NICE and the PRSB working together
The PRSB sits down with Alexia Tonnel, Director, Evidence Resources for The National Institute for Health and Care Excellence (NICE), to discuss the developing relationship between the two organisations.
What do you think are the key links between PRSB and NICE?
Both of our organisations are committed to ensuring better and safer care for patients, by supporting clinicians to follow best practices. Information is an integral part of quality assurance, and it feeds into everything that care professionals do. Moving forward we would like to see record standards being informed by NICE recommendations.
How can these links improve the quality of clinical care?
Good digital care records should enable professionals to practice in line with NICE recommendations. Links between our organisations should improve the delivery of care and improve the sharing of relevant information between professionals. Over time we will also be able to generate better data about practice, such as audit data, which can inform future changes to NICE guidelines.

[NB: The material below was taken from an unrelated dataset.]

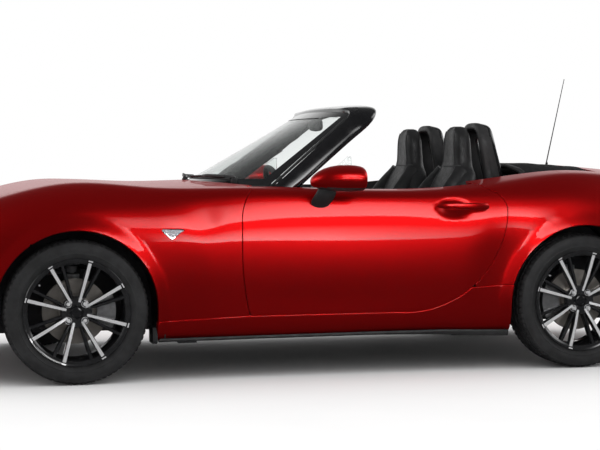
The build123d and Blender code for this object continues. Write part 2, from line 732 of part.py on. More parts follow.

Are there areas of work we’re doing that you see as particularly relevant to your agenda?
NICE has a big portfolio, covering clinical care, public health and social care and as such most of the PRSB record standards work may be informed by a NICE guideline. Some of the work around standards for transfer of care may be particularly relevant to our few guidelines that focus on transition between care settings. We also have several guidelines for managing medication so we are interested in the work the PRSB is doing in this area of information sharing.
To what extent do issues around information sharing underpin the quality standards that NICE is addressing?
NICE’s recommendations are informed by available evidence about the clinical and cost effectiveness of care. They’re also informed by clinical expertise and patient or carer input. In some areas, the evidence can be scarce or unreliable, which means our committees may struggle to deliver a strong recommendation, for example about whether to use a new surgical intervention or a new diagnostic technology. Better recording and sharing of reliable care information could mean that, over time, we have access to more evidence linking practice and outcome.
How is better information sharing impacting quality and how can this be further developed/improved?
We depend on research to undertake our work, and all of our recommendations are based on scientific evidence. Through standardised information sharing, I think the research community can reduce the cycle time of reliable evidence being available about the effectiveness and cost effectiveness of new practice. It can also produce information about aspects of care for which traditional clinical trial-based research may not typically be undertaken or possible. Improved and standardised care records can mean more widespread, more reliable and more readily available ‘real world evidence’ to inform practice recommendations and to keep these updated.